Repo Rate Unchanged: What Lies Ahead
With the festive season approaching, real estate developers are expected to introduce limited-time offers, flexible payment plans, and value-added incentives to reignite buyer interest. Many are shifting focus to bundled offerings that combine lifestyle amenities and possession-linked plans, in a bid to counter affordability concerns and maintain sales momentum.
While the RBI’s repo rate move avoids exacerbating inflationary pressures, analysts note that a moderate rate cut—paired with structural policy reforms—could further stimulate housing demand and support India’s broader goal of improving urban homeownership.

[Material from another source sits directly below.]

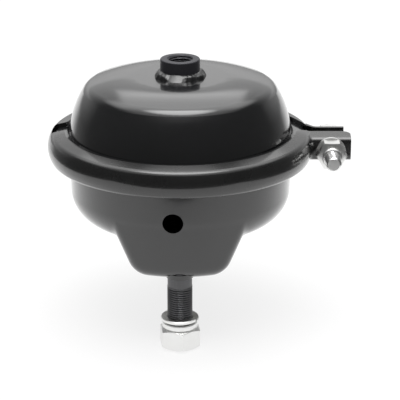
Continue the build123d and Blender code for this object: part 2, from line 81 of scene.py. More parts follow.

“We are in a phase where homebuyers are driven more by long-term confidence than short-term fluctuations in repo rates,” Puri added. “With inflation moderating and economic fundamentals holding steady, it’s an opportune moment for balanced intervention that supports both growth and financial prudence.”
Govind Sankaranarayanan, Co-founder and COO, Ecofy, said: “The RBI’s decision to keep the repo rate at 5.5% is a balanced one, considering the emerging macroeconomic scenario and the need for recent rate cuts to percolate to the economy fully. For the green finance segment, this stability permits sustained credit flow growth while enabling the consumer and commercial space to plan investments with greater certainty. At Ecofy, a stable rate scenario will drive long-term adoption of sustainable and climate-resilient solutions across sectors.”